Imagine the deliberations! Whether this sparked the idea for further land ownership or put the snowball in motion, we’ll never know. By that time, the European population at the Cape was approaching 27 000.

But what did happen, was that Van der Stel himself became owner of Groot Constantia just three years later. 

The legal precedent having been set, Catharina immediately asked him for a title deed and a mandate was granted. She was to “cultivate, to plough and to sow and also to possess the farm below the stone mountain [Steenberg].”

Before it changed its name however, Catharina had named the property Swaaneweide – the feeding place of swans.  Steenberg says: “Catharina, perhaps overcome by nostalgia for the swans of her native Lübeck Germany, mistook the area’s spur-winged geese for swans.

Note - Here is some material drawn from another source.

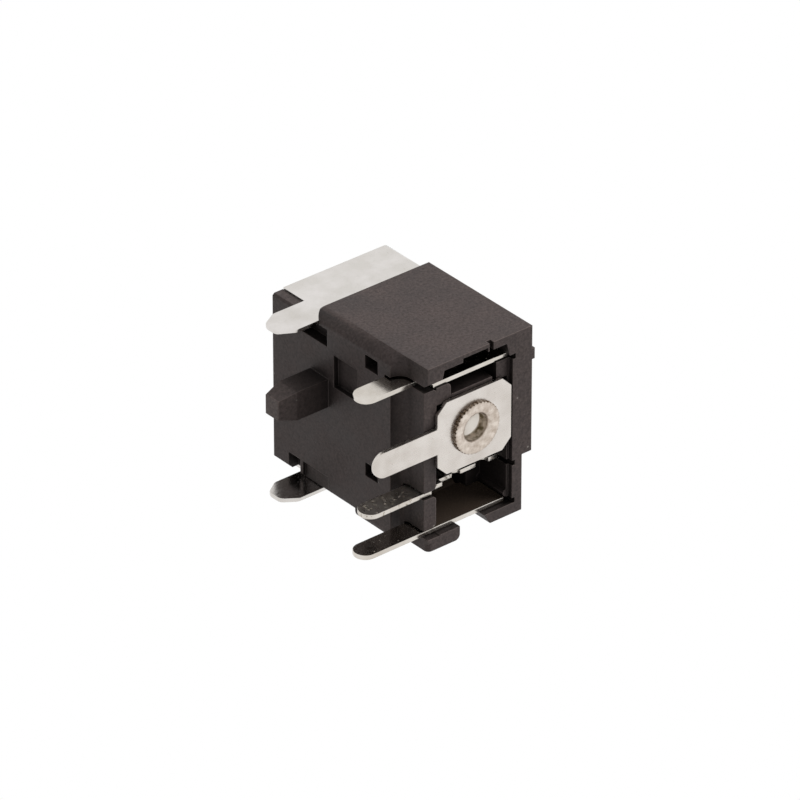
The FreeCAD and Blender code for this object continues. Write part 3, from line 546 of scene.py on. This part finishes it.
floor_mesh = bpy.data.meshes.new("floor")
floor_mesh.from_pydata([(-floor_half, -floor_half, floor_level),
                        (floor_half, -floor_half, floor_level),
                        (floor_half, floor_half, floor_level),
                        (-floor_half, floor_half, floor_level)], [], [(0, 1, 2, 3)])
floor = bpy.data.objects.new("floor", floor_mesh)
bpy.context.scene.collection.objects.link(floor)
paper, place = new_material("white_paper")
matt = add_node(paper, "BsdfDiffuse", {"Color": linear(floor_pale)})
clear = add_node(paper, "BsdfTransparent")
side = add_node(paper, "NewGeometry")
seen = add_node(paper, "MixShader", {0: side.outputs["Backfacing"], 1: matt.outputs[0],
                                     2: clear.outputs[0]})
finish_material(paper, seen)
put_on(floor, paper)
floor.visible_diffuse = False
floor.visible_glossy = False
floor.visible_transmission = False
floor.visible_shadow = False

world = bpy.data.worlds.new("room")
bpy.context.scene.world = world
world.use_nodes = True
world.node_tree.nodes.clear()
path = add_node(world, "LightPath")
seen_white = add_node(world, "Math", {0: path.outputs["Is Camera Ray"],
                                      1: path.outputs["Is Glossy Ray"]}, operation="MAXIMUM")
white_too = add_node(world, "Math", {0: seen_white.outputs[0],
                                     1: path.outputs["Is Transmission Ray"]}, operation="MAXIMUM")
level = add_node(world, "MapRange", {"Value": white_too.outputs[0], "To Min": room_light,
                                     "To Max": 1.0})
room = add_node(world, "Background", {"Color": linear(room_white),
                                      "Strength": level.outputs["Result"]})
add_node(world, "OutputWorld", {"Surface": room.outputs[0]})


# Camera: the photograph's angle, from behind, beside the plain side and below the board face.
# A long lens half a metre away keeps parallel edges parallel, as they are in the photograph.
camera_right = Vector((0.0, 0.6363, 0.7714)).normalized()
camera_back = Vector((0.521, 0.658, -0.543))
camera_back = (camera_back - camera_right * camera_back.dot(camera_right)).normalized()
camera_up = camera_back.cross(camera_right)
aim = Vector((0.0, 9.03, -1.63)) * MM
photo_width = 51.6 * MM
lens = 350.0
sensor = 36.0
near_clip = 10 * MM

shot = bpy.data.cameras.new("camera")
shot.lens = lens
shot.sensor_width = sensor
shot.clip_start = near_clip
camera = bpy.data.objects.new("camera", shot)
facing = Matrix((camera_right, camera_up, camera_back)).transposed().to_4x4()
camera.matrix_world = Matrix.Translation(aim + camera_back * photo_width * lens / sensor) @ facing
bpy.context.scene.collection.objects.link(camera)
bpy.context.scene.camera = camera


# Lamps: a broad softbox over the plain side and the rear, and a small weak one at the camera.
# Their level is low enough that a colour renders about as it is written.
def softbox(name, toward, distance, size, power):
    """A square area lamp that looks at the jack from the given direction, its power in watts."""
    lamp = bpy.data.lights.new(name, "AREA")
    lamp.size = size
    lamp.energy = power
    stand = bpy.data.objects.new(name, lamp)
    back = Vector(toward).normalized()
    stand.matrix_world = (Matrix.Translation(aim + back * distance)
                          @ back.to_track_quat("Z", "Y").to_matrix().to_4x4())
    stand.visible_glossy = False
    stand.visible_camera = False
    bpy.context.scene.collection.objects.link(stand)


softbox("key", toward=(1.0, 0.55, 0.9), distance=250 * MM, size=140 * MM, power=0.97)
softbox("front", toward=camera_back, distance=400 * MM, size=50 * MM, power=0.45)

view = bpy.context.scene.view_settings
view.view_transform = "Standard"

These geese still roam freely on the estate, harking back to Catharina’s day.”

It also recounts that while land meant settlement for Catharina, her character certainly hadn’t settled. “According to Baron von Rheede, who visited the farm and was served a luncheon of ‘radishes and freshly baked bread and beautiful cabbages’, Catharina was a fiercely independent woman, ‘riding bare-back like an Indian and her children resembling Brazilian cannibals!'”

Now, from this point Chatarina’s tale fades. When or where she died is not mentioned in most tales about her. Steenberg says the property was acquired in 1695 by Frederik Russouw. No mention of Catharina or her children again. 

“There to witness the deed were Henning Huising (owner of Meerlust and uncle to Adam Tas) and Hugo Goyes. Russouw was a powerful and wealthy member of the Burger Council and it was he who built the new U-shaped house in 1695. He also made the first wines at Swaaneweide.”

Ownership passed through families until eventually acquired in 2005 by the late Graham Beck. Today, Catharina is remembered in the name of the estate restaurant, which continues to shine her light just over 350 years since her arrival on these shores.